> The request
Write out the whole listing, matching it exactly.

──────────────────────────────

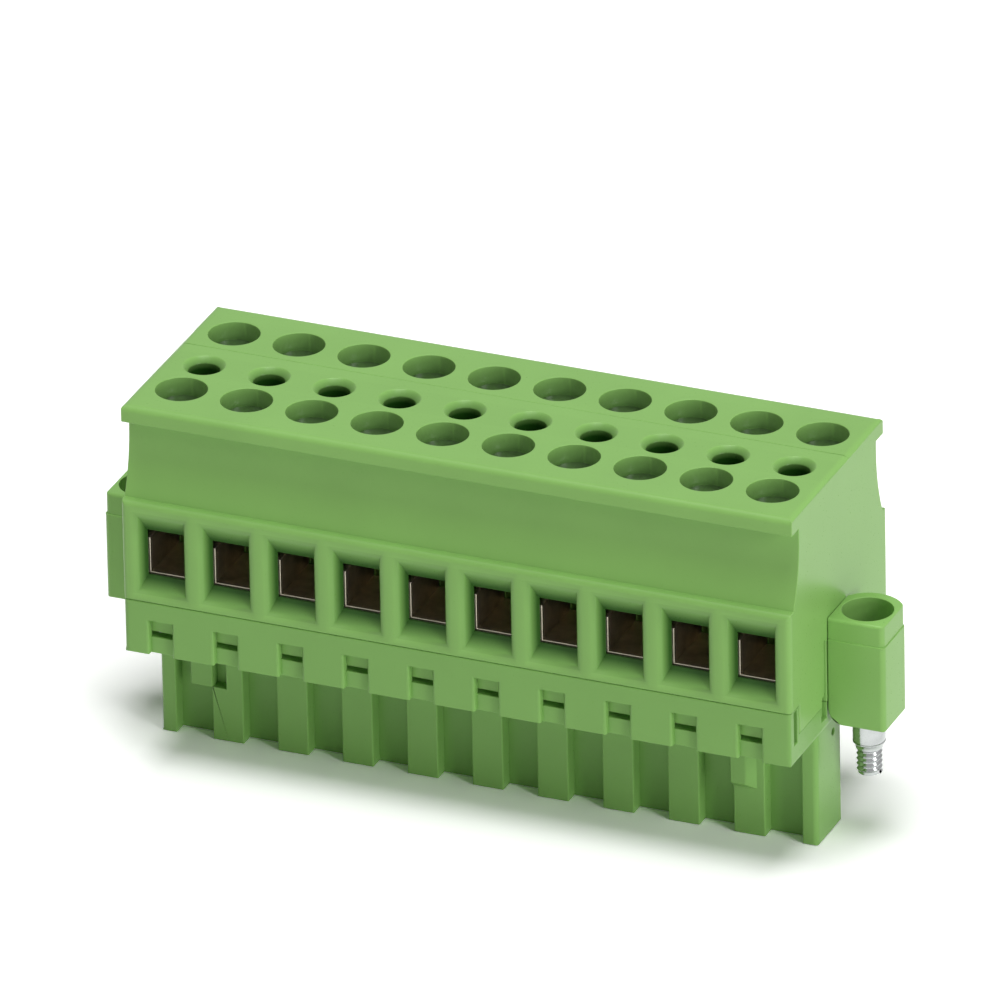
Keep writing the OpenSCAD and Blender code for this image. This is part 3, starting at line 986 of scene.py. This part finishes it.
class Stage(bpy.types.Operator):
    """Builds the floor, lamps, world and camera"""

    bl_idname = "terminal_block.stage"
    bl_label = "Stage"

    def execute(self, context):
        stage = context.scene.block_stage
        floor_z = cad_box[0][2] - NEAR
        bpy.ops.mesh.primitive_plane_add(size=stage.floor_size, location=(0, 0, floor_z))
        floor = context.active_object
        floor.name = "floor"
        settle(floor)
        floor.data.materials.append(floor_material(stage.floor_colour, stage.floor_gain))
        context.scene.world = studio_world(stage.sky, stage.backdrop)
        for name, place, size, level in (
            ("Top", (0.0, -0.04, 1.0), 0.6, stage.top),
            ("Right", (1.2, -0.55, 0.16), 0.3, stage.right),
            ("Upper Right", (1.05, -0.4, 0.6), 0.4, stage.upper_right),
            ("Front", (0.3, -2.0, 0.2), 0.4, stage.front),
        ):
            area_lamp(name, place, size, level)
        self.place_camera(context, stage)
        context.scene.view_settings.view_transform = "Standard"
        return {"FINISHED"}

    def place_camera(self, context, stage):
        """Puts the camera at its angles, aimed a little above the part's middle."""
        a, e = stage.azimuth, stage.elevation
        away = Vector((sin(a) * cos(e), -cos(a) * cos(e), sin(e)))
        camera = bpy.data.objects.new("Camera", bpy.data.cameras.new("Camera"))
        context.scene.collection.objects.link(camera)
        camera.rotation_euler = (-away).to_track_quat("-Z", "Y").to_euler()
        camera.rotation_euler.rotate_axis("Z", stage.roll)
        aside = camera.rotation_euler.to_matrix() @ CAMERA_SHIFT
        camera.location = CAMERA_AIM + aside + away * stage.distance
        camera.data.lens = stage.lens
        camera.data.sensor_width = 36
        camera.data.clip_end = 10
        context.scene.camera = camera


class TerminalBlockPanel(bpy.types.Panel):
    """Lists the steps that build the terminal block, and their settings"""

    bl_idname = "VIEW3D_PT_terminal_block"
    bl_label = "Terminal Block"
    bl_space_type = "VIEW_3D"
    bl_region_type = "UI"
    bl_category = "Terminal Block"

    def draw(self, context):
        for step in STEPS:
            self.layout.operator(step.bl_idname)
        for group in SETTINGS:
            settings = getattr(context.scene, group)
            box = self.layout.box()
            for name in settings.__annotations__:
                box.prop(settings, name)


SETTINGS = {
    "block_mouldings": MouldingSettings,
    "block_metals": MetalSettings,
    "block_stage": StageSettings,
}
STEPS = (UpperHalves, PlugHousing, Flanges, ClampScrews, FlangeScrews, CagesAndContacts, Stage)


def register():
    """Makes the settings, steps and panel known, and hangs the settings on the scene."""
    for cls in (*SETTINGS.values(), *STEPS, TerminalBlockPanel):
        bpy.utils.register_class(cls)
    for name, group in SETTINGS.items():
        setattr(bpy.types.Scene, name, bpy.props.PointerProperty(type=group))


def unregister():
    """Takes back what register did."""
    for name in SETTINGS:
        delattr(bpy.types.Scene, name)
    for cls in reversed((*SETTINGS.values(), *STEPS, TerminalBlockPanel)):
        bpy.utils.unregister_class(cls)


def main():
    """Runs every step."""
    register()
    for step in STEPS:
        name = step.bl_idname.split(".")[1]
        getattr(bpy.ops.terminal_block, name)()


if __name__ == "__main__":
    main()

──────────────────────────────

> Solution to this exercise
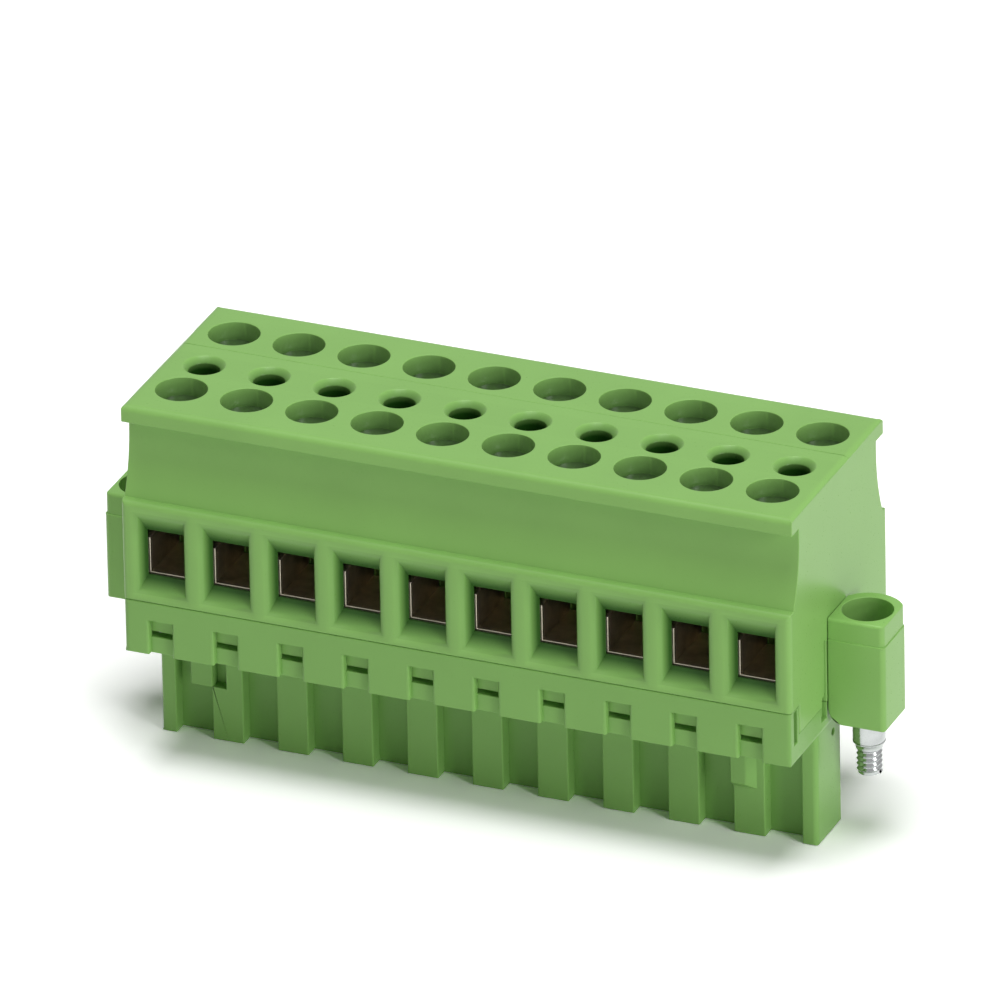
Keep writing the OpenSCAD and Blender code for this image. This is part 3, starting at line 986 of scene.py. This part finishes it.
class Stage(bpy.types.Operator):
    """Builds the floor, lamps, world and camera"""

    bl_idname = "terminal_block.stage"
    bl_label = "Stage"

    def execute(self, context):
        stage = context.scene.block_stage
        floor_z = cad_box[0][2] - NEAR
        bpy.ops.mesh.primitive_plane_add(size=stage.floor_size, location=(0, 0, floor_z))
        floor = context.active_object
        floor.name = "floor"
        settle(floor)
        floor.data.materials.append(floor_material(stage.floor_colour, stage.floor_gain))
        context.scene.world = studio_world(stage.sky, stage.backdrop)
        for name, place, size, level in (
            ("Top", (0.0, -0.04, 1.0), 0.6, stage.top),
            ("Right", (1.2, -0.55, 0.16), 0.3, stage.right),
            ("Upper Right", (1.05, -0.4, 0.6), 0.4, stage.upper_right),
            ("Front", (0.3, -2.0, 0.2), 0.4, stage.front),
        ):
            area_lamp(name, place, size, level)
        self.place_camera(context, stage)
        context.scene.view_settings.view_transform = "Standard"
        return {"FINISHED"}

    def place_camera(self, context, stage):
        """Puts the camera at its angles, aimed a little above the part's middle."""
        a, e = stage.azimuth, stage.elevation
        away = Vector((sin(a) * cos(e), -cos(a) * cos(e), sin(e)))
        camera = bpy.data.objects.new("Camera", bpy.data.cameras.new("Camera"))
        context.scene.collection.objects.link(camera)
        camera.rotation_euler = (-away).to_track_quat("-Z", "Y").to_euler()
        camera.rotation_euler.rotate_axis("Z", stage.roll)
        aside = camera.rotation_euler.to_matrix() @ CAMERA_SHIFT
        camera.location = CAMERA_AIM + aside + away * stage.distance
        camera.data.lens = stage.lens
        camera.data.sensor_width = 36
        camera.data.clip_end = 10
        context.scene.camera = camera


class TerminalBlockPanel(bpy.types.Panel):
    """Lists the steps that build the terminal block, and their settings"""

    bl_idname = "VIEW3D_PT_terminal_block"
    bl_label = "Terminal Block"
    bl_space_type = "VIEW_3D"
    bl_region_type = "UI"
    bl_category = "Terminal Block"

    def draw(self, context):
        for step in STEPS:
            self.layout.operator(step.bl_idname)
        for group in SETTINGS:
            settings = getattr(context.scene, group)
            box = self.layout.box()
            for name in settings.__annotations__:
                box.prop(settings, name)


SETTINGS = {
    "block_mouldings": MouldingSettings,
    "block_metals": MetalSettings,
    "block_stage": StageSettings,
}
STEPS = (UpperHalves, PlugHousing, Flanges, ClampScrews, FlangeScrews, CagesAndContacts, Stage)


def register():
    """Makes the settings, steps and panel known, and hangs the settings on the scene."""
    for cls in (*SETTINGS.values(), *STEPS, TerminalBlockPanel):
        bpy.utils.register_class(cls)
    for name, group in SETTINGS.items():
        setattr(bpy.types.Scene, name, bpy.props.PointerProperty(type=group))


def unregister():
    """Takes back what register did."""
    for name in SETTINGS:
        delattr(bpy.types.Scene, name)
    for cls in reversed((*SETTINGS.values(), *STEPS, TerminalBlockPanel)):
        bpy.utils.unregister_class(cls)


def main():
    """Runs every step."""
    register()
    for step in STEPS:
        name = step.bl_idname.split(".")[1]
        getattr(bpy.ops.terminal_block, name)()


if __name__ == "__main__":
    main()